Tuesday, September 06, 2011

Dan SMASH!

I've just spent six hours trying to convert a file (a poster I'm presenting at a conference next week) from one standard format to another for printing. After six computers and dozens of programs each of which is supposed to be able to do this conversion instantly, it finally converted, although it looks kind of crappy in its converted format. I've sent it to the printer because I don't care anymore. None of the other things I desperately needed to get done today got done.

I am not generally given to violence, but do currently have the urge to break something.

Thursday, October 08, 2009

Language Learning

Today Iris and I are each trying to learn a language. Iris is out, walking around Rostock, investigating the various schools in town that offer German classes to auslanders. I am focusing on learning a much more broadly used language, R. Now Germany is certainly used by more people than is R, and R isn't really anybody's first language, but R is used all around the world, and by a surprising range of people. Yesterday a colleague who has been in Germany for a year and not yet learned German said to me, "I'm not staying in Germany forever, and German isn't going to do me a whole lot of good outside of a few countries, but R I will need for every job I might ever have."

R is a simple programming language intended for statistics and data analysis. It is rapidly becoming the standard for advanced data analysis, in the natural and social sciences, from advanced college students to statistics professors, and in every country where people with internet connections need to analyze data.

Back in the 1970s, Bell Labs developed a programming language called S (for "statistical") and somehow, in the mid '90s had the wisdom to release an open source version of it, called R. R had the wonderful property of being easy to extend. Any user can, invent new words for this language and tell the computer exactly what to do when users used those words. This is equivalent to English's allowance of the sentence, " From now on, let's use the word reflop to mean 'to flip something over, and then flip it back to its original position.'" Users can also find something they don't think works well, look at the underlying language, and tell the computer, "from now on, I want this word to mean X, not Y as it did before." Users have added and modified Graphical User Interfaces, make implementations that work inside other programs, and compiled packages for every major operating system.

These extensions and modifications can be uploaded to the R website, and other users can decide which bits and pieces they want. Every once in a while a pre-fab version is released, with all the most recommended bits and pieces, and with someone having checked that they all work well together. So every user is necessarily a programmer, and every programmer can fairly straightforwardly improve on the model. It is as though every user of an open source browser such as Firefox in learning how to use the browser also necessarily learned how to make improvements to the browser. By this model R quickly and clearly outstripped S and S+. I am sure there is someone out there who still uses S, but not many. R is more versatile, more widely used, has elegant add-ons in fields from architecture to phylogenetics, and is entirely free.

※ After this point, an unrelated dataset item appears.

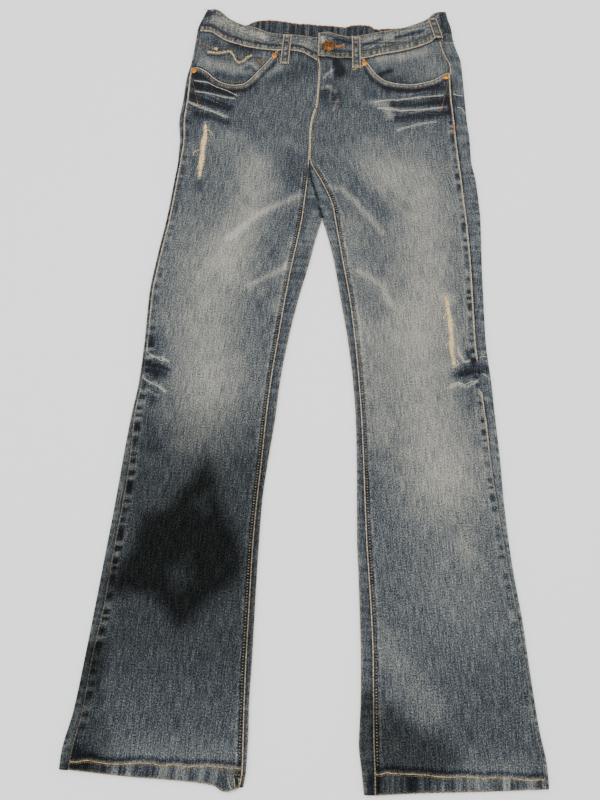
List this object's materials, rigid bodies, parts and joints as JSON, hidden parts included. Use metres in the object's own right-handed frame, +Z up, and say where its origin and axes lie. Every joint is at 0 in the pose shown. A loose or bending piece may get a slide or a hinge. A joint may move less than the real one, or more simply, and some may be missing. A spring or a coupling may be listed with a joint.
{
  "type": "ripped jeans laid flat",
  "caption": "Bootcut denim jeans lying flat, front up, fastened at the waist, with a worn slit in one thigh and one by the other knee.",
  "frame": {"origin": "on the surface it lies on, under the middle of the whole garment's outline", "axes": "+Y runs from the hems to the waist, +X to the wearer's left leg, +Z up from the surface out of the front of the jeans"},
  "size_m": [0.6144, 1.1436, 0.0122],
  "materials": {
    "denim_front": "faded blue-grey twill, light on the thighs",
    "denim_back": "darker blue-grey twill, little worn",
    "denim_band": "worn twill with tan edges and brown topstitching",
    "denim_facing": "worn twill behind the pocket mouths",
    "copper": "polished copper-coloured rivet caps",
    "bronze": "dark bronze jeans button with a raised pattern",
    "zip_brass": "worn brass zip slider"
  },
  "bodies": {
    "root": {"front_right": "denim_front", "front_left": "denim_front", "back_right": "denim_back", "back_left": "denim_back", "yoke_right": "denim_back", "yoke_left": "denim_back", "waistband_right": "denim_band", "waistband_left": "denim_band", "waistband_tab": "denim_band", "waistband_back": "denim_band", "pocket_facing_right": "denim_facing", "pocket_facing_left": "denim_facing", "coin_pocket": "denim_facing", "back_pocket_right": "denim_back", "back_pocket_left": "denim_back", "loop_front_right": "denim_band", "loop_front_left": "denim_band", "loop_side_left": "denim_band", "loop_side_right": "denim_band", "loop_back": "denim_band", "coin_zip_slider": "zip_brass", "button": "bronze", "rivet_right_inner": "copper", "rivet_right_outer": "copper", "rivet_left_inner": "copper", "rivet_left_outer": "copper"}
  },
  "joints": []
}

It's the feel good statistics package of the decade, and a serious threat to the business model of anyone who makes money selling data analysis software (which can often cost hundreds of dollars for a single user).

At the Max Planck Institute for Demographic Research, where I've recently started working, everybody uses R. The simulations are in R, the data queries are in R, statistics are in R and the figures and graphs are created in R. R is more necessary than German for anyone at the Institute. Which is why I am dedicating the next couple of weeks to learning it. As with any language, the largest part of learning R is trying to using it, failing to be understood, and trying again. So I've given myself a task, outlining in English a simple simulation I need to perform for a paper I'm revising. Programming this requires about 50 steps. So far I've figured out the first three, and I'm stumped on the fourth. Even so, I think my R is already better than my German.